_Data segment_
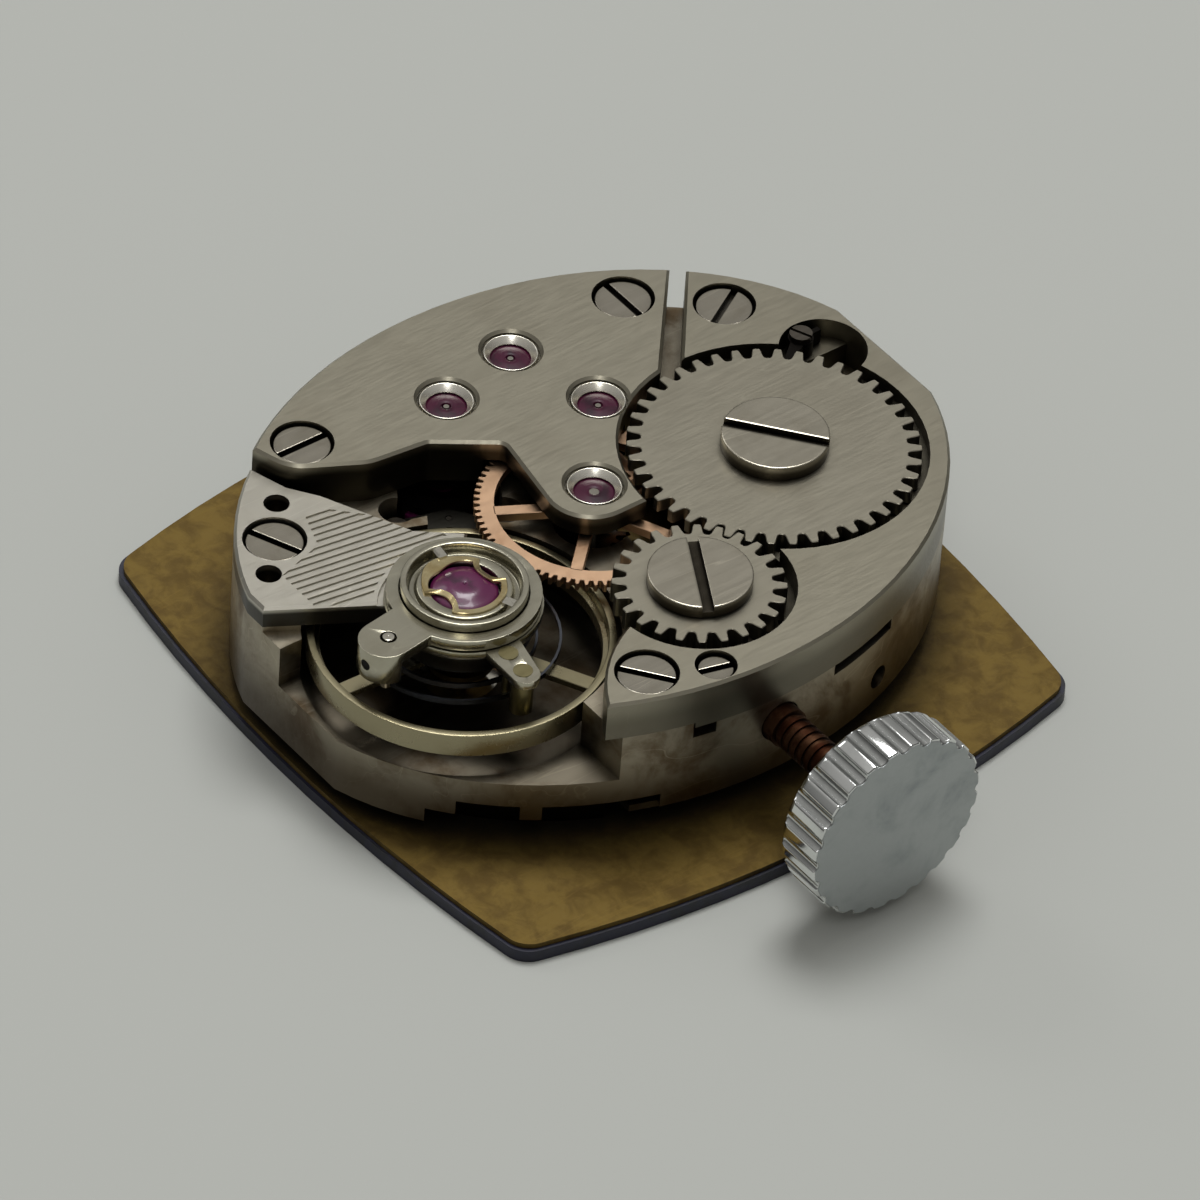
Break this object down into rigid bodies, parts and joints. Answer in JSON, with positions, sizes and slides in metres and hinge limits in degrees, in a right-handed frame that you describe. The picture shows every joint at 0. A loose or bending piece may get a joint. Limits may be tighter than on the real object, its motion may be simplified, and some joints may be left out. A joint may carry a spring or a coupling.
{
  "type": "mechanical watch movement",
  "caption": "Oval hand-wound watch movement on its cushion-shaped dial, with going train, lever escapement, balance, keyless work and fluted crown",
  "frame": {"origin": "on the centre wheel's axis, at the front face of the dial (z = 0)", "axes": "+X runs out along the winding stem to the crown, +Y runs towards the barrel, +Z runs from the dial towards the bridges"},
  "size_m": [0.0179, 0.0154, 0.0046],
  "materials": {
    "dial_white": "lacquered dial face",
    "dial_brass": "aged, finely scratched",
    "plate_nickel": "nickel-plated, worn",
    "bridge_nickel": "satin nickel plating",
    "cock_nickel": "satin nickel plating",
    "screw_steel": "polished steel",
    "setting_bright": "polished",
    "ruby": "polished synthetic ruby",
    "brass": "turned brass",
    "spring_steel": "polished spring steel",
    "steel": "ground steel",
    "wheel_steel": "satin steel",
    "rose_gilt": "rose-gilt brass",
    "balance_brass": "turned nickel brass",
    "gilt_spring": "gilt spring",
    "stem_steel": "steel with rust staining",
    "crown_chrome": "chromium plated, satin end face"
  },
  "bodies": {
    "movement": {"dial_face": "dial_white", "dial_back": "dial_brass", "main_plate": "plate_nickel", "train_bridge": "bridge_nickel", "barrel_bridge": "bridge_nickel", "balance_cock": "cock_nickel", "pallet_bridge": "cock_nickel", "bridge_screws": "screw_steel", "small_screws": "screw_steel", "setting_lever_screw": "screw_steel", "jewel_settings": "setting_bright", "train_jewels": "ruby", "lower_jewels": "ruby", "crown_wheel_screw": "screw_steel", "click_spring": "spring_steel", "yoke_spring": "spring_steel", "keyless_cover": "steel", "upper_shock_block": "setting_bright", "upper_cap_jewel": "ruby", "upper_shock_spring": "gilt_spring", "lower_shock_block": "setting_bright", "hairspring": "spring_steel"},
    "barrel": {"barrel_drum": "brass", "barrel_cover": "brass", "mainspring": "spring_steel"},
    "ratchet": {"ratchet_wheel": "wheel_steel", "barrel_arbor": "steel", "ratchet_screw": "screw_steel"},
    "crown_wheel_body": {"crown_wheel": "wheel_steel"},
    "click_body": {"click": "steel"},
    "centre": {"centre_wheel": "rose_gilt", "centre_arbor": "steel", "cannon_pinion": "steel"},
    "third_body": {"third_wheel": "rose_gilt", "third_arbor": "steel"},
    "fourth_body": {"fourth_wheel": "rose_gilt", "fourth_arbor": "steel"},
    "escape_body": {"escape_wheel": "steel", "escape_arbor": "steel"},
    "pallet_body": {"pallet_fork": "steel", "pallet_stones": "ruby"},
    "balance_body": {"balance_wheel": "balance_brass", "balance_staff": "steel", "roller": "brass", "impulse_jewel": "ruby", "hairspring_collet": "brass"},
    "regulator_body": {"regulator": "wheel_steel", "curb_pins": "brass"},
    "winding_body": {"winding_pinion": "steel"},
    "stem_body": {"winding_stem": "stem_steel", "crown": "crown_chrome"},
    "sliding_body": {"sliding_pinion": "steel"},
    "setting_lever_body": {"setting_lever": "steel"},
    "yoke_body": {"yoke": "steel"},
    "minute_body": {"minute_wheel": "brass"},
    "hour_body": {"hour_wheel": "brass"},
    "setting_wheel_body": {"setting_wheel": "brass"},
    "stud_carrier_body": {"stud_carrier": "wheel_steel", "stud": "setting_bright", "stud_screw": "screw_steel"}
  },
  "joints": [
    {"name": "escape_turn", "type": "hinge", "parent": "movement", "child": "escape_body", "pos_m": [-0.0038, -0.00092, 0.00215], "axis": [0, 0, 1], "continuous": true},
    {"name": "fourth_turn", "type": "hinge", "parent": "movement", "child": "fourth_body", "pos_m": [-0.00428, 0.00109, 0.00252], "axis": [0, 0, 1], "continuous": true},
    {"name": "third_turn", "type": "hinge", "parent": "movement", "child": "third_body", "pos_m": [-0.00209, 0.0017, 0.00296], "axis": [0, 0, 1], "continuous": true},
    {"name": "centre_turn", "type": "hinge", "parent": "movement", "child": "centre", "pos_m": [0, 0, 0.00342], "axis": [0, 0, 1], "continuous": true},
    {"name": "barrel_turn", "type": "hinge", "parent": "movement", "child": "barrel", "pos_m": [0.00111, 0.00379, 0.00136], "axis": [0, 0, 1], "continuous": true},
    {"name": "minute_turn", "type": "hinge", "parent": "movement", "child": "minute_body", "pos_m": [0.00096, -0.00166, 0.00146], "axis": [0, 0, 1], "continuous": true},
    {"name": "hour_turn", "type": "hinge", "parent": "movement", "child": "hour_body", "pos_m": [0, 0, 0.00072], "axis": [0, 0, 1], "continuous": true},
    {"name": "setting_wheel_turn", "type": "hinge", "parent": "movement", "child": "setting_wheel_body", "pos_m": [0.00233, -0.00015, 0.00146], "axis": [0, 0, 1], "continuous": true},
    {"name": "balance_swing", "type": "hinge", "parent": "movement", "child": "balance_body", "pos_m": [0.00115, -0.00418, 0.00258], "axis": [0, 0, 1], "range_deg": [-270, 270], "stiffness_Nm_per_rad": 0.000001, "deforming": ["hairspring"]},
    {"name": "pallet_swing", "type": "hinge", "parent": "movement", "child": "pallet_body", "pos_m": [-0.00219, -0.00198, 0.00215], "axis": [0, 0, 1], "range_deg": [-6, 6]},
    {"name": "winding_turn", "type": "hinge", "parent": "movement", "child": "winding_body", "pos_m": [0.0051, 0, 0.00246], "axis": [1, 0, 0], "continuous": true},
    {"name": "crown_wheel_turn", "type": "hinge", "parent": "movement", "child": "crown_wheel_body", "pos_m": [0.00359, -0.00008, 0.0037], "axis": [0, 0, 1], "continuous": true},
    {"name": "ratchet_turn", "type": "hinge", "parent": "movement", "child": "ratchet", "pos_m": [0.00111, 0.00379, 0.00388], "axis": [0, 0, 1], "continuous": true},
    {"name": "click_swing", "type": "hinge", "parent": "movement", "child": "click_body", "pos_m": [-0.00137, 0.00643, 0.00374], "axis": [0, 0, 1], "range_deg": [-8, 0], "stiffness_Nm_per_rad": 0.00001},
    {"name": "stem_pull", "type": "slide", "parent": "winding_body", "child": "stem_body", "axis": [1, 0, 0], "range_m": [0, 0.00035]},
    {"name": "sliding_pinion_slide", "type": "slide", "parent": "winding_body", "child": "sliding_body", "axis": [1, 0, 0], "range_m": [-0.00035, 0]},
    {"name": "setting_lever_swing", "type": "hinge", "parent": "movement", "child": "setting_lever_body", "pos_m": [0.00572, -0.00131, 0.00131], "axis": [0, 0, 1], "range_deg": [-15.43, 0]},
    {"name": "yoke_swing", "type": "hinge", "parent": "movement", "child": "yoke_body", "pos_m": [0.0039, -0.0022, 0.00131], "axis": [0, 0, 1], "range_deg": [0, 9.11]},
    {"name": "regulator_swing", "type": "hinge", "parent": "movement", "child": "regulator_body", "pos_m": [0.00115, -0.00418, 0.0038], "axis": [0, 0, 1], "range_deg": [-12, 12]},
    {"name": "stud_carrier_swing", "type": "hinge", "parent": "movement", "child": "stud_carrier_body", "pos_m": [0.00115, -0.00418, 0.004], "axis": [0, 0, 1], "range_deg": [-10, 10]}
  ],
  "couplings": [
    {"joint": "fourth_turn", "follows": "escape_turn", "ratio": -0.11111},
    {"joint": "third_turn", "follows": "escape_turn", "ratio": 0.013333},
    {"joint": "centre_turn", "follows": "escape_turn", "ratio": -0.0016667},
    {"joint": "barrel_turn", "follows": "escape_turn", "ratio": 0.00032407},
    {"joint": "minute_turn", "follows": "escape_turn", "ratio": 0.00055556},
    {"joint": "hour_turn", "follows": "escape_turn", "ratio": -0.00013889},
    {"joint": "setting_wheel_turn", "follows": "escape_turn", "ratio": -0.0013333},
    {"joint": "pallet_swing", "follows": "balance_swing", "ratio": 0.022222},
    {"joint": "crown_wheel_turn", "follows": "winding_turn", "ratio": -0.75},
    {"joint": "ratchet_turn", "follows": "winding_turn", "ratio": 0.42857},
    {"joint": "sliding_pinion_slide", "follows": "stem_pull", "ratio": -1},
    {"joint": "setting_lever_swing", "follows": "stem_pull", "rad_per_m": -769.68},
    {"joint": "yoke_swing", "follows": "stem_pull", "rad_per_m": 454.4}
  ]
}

_Task description_
Choose all lines containing the string "joints" and copy them out.

_Full response_
Break this object down into rigid bodies, parts and joints. Answer in JSON, with positions, sizes and slides in metres and hinge limits in degrees, in a right-handed frame that you describe. The picture shows every joint at 0. A loose or bending piece may get a joint. Limits may be tighter than on the real object, its motion may be simplified, and some joints may be left out. A joint may carry a spring or a coupling.
  "joints": [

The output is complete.